### PROVIDED DATA
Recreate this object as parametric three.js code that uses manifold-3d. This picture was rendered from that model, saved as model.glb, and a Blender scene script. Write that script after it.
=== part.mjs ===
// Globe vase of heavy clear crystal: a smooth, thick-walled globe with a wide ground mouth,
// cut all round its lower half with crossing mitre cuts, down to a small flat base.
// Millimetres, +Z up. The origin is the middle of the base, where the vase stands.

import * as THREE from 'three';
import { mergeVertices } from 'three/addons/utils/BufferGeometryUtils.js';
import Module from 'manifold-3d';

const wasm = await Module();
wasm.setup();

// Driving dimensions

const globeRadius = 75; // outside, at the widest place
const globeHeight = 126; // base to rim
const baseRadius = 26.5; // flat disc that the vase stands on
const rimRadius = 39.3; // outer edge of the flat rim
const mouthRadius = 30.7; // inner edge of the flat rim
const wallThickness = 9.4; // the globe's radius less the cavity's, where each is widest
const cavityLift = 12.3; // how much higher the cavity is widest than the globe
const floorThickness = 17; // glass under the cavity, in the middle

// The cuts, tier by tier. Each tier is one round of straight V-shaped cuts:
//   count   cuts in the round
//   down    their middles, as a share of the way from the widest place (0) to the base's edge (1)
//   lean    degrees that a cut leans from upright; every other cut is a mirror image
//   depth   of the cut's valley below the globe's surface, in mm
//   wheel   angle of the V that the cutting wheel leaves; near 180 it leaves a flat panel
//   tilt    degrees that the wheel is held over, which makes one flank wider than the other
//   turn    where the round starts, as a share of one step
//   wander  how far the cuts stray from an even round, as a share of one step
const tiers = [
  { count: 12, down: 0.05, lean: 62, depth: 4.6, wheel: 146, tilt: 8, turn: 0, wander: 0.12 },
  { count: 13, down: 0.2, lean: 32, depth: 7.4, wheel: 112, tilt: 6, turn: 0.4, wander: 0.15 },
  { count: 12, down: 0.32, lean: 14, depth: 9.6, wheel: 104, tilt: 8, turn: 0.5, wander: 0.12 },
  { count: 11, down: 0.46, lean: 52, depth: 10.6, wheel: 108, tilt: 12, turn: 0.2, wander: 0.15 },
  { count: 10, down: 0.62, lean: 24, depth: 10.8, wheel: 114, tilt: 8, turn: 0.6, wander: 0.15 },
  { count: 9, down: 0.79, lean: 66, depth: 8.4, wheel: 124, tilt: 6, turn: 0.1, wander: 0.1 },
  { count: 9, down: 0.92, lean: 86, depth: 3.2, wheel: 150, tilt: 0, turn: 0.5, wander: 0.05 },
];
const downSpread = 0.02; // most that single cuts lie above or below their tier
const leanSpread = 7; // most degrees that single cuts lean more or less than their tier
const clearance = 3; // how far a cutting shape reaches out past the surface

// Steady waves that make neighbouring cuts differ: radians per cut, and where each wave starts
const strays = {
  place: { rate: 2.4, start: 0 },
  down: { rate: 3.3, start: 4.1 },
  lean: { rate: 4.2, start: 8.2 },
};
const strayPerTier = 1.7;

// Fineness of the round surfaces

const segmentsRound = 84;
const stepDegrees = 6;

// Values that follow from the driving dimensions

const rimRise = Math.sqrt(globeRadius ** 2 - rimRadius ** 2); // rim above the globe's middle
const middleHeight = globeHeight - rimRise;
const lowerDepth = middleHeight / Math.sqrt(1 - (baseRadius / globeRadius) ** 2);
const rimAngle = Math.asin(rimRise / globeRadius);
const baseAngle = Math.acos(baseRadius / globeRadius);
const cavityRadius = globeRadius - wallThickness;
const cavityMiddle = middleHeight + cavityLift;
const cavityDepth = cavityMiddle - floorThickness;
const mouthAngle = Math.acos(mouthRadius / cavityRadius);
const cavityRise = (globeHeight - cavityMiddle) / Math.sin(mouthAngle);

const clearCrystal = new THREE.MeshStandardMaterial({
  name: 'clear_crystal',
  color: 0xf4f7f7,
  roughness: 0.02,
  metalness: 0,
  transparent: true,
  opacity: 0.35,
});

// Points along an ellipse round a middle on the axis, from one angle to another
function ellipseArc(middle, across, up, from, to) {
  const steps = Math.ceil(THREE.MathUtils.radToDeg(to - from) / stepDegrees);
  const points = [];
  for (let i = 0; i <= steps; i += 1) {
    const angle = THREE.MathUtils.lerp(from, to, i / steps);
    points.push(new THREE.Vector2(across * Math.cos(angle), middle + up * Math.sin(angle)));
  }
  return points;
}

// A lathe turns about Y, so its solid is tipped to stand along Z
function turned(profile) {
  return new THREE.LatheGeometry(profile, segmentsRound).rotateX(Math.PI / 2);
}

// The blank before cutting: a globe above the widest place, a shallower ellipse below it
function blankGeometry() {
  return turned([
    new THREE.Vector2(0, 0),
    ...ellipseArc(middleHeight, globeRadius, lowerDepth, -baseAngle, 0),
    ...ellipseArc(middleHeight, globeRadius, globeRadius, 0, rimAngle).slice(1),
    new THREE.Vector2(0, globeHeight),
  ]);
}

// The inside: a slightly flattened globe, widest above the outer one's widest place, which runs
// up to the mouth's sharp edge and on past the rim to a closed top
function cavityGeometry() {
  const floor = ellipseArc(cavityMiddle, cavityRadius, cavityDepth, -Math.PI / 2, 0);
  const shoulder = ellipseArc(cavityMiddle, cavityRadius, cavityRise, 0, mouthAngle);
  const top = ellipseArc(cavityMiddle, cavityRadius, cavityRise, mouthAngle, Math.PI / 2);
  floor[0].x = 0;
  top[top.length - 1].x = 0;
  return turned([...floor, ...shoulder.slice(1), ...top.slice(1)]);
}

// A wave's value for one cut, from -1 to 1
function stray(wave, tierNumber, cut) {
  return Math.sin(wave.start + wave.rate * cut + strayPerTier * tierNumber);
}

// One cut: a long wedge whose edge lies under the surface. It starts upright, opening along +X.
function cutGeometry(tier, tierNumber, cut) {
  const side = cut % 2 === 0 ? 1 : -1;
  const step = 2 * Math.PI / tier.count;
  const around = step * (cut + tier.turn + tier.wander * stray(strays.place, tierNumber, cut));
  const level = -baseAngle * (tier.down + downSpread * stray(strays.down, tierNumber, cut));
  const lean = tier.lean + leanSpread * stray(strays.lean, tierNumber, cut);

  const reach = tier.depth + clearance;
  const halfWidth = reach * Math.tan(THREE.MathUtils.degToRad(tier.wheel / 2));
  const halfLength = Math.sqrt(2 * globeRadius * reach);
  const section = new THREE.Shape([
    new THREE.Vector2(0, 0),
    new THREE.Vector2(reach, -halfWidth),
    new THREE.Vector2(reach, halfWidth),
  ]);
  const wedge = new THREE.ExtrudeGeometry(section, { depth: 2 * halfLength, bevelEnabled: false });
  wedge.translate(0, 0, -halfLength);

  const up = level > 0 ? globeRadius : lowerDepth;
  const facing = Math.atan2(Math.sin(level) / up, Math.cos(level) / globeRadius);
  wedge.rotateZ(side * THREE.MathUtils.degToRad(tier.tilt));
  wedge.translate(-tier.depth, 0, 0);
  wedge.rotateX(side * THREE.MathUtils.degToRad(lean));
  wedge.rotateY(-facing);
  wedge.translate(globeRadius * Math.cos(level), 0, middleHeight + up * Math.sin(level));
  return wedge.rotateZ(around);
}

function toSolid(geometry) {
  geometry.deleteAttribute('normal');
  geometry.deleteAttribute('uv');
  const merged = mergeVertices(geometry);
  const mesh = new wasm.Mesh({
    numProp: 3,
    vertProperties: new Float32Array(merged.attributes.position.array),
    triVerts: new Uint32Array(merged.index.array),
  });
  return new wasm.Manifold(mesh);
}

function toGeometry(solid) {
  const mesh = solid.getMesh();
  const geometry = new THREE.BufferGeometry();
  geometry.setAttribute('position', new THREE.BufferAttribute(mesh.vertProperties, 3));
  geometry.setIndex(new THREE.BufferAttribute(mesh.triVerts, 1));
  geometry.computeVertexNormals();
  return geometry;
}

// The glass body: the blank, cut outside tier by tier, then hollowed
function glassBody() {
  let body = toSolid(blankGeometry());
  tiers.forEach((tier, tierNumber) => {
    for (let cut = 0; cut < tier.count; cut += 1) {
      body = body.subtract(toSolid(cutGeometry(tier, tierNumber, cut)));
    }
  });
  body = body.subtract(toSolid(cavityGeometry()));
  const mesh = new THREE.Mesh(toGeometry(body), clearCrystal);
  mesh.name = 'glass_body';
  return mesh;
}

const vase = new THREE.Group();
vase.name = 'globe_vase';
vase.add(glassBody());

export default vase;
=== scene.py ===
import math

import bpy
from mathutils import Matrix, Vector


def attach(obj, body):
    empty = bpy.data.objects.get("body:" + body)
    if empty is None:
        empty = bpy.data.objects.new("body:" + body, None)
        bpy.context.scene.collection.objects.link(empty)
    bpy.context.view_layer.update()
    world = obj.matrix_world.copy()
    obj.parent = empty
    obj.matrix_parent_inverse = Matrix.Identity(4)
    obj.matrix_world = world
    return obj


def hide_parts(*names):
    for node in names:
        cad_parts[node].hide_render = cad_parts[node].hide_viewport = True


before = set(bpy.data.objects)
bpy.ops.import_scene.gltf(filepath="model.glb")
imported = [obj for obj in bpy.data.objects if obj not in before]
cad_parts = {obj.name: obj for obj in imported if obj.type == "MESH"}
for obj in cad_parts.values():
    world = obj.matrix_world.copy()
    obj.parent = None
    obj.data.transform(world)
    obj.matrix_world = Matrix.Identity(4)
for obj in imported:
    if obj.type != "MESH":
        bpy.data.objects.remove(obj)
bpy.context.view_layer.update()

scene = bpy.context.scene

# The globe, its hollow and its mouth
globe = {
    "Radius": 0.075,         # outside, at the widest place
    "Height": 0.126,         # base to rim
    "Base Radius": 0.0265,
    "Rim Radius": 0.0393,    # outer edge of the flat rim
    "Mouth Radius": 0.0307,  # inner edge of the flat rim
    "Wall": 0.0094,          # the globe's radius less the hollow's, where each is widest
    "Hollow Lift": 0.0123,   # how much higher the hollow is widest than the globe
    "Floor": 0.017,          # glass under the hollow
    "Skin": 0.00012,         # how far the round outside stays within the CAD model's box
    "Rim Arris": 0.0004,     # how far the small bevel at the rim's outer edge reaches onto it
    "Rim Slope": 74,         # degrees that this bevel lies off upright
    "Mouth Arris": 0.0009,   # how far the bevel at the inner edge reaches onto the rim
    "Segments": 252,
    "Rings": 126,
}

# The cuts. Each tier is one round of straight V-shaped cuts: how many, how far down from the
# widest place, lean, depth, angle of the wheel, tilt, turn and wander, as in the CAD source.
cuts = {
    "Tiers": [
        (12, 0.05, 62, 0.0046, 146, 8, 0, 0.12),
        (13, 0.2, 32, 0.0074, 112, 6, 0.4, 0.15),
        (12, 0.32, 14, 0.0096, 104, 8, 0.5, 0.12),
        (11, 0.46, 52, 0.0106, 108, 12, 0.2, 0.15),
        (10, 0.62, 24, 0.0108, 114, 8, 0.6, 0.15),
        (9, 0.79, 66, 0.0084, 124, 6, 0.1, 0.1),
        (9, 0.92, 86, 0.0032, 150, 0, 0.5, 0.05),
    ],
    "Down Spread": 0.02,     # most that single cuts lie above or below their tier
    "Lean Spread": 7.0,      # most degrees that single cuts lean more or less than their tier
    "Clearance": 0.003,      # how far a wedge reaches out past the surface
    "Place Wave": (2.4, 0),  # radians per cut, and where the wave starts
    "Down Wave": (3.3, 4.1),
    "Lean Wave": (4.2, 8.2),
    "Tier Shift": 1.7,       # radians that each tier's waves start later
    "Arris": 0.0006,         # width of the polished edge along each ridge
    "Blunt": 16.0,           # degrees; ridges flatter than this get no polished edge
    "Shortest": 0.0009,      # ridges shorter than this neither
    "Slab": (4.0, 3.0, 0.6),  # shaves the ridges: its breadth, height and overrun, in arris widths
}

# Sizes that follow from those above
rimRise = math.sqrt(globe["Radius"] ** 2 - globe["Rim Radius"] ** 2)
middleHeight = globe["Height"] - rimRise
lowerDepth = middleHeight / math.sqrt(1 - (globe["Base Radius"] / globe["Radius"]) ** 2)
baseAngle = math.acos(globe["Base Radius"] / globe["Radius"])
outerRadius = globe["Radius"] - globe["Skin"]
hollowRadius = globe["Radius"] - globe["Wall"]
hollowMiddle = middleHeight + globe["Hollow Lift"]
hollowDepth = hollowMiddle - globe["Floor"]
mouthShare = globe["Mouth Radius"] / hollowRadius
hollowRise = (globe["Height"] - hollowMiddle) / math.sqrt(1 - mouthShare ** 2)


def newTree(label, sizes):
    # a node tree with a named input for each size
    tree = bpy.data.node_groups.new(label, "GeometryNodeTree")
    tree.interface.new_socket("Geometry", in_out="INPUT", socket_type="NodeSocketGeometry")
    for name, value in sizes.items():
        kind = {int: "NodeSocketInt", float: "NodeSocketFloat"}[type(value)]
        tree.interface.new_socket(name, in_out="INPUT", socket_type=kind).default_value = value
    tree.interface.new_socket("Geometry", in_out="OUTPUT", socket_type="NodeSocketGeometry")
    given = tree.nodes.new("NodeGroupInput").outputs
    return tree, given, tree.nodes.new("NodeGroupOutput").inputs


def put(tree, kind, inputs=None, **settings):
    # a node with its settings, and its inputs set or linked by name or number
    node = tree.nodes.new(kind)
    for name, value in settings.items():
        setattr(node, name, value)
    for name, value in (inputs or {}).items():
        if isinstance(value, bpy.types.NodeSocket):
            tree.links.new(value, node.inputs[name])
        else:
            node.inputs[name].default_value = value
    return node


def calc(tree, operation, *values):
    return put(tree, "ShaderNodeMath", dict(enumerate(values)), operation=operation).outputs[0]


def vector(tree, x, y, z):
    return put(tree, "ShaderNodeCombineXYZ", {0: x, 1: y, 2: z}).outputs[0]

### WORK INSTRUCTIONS
Retype, in the same exact form, the lines of the material above from the line holding "in imported if" through the line holding "scene = bpy.context.scene".

### RESPONSE TO THIS TASK
cad_parts = {obj.name: obj for obj in imported if obj.type == "MESH"}
for obj in cad_parts.values():
    world = obj.matrix_world.copy()
    obj.parent = None
    obj.data.transform(world)
    obj.matrix_world = Matrix.Identity(4)
for obj in imported:
    if obj.type != "MESH":
        bpy.data.objects.remove(obj)
bpy.context.view_layer.update()

scene = bpy.context.scene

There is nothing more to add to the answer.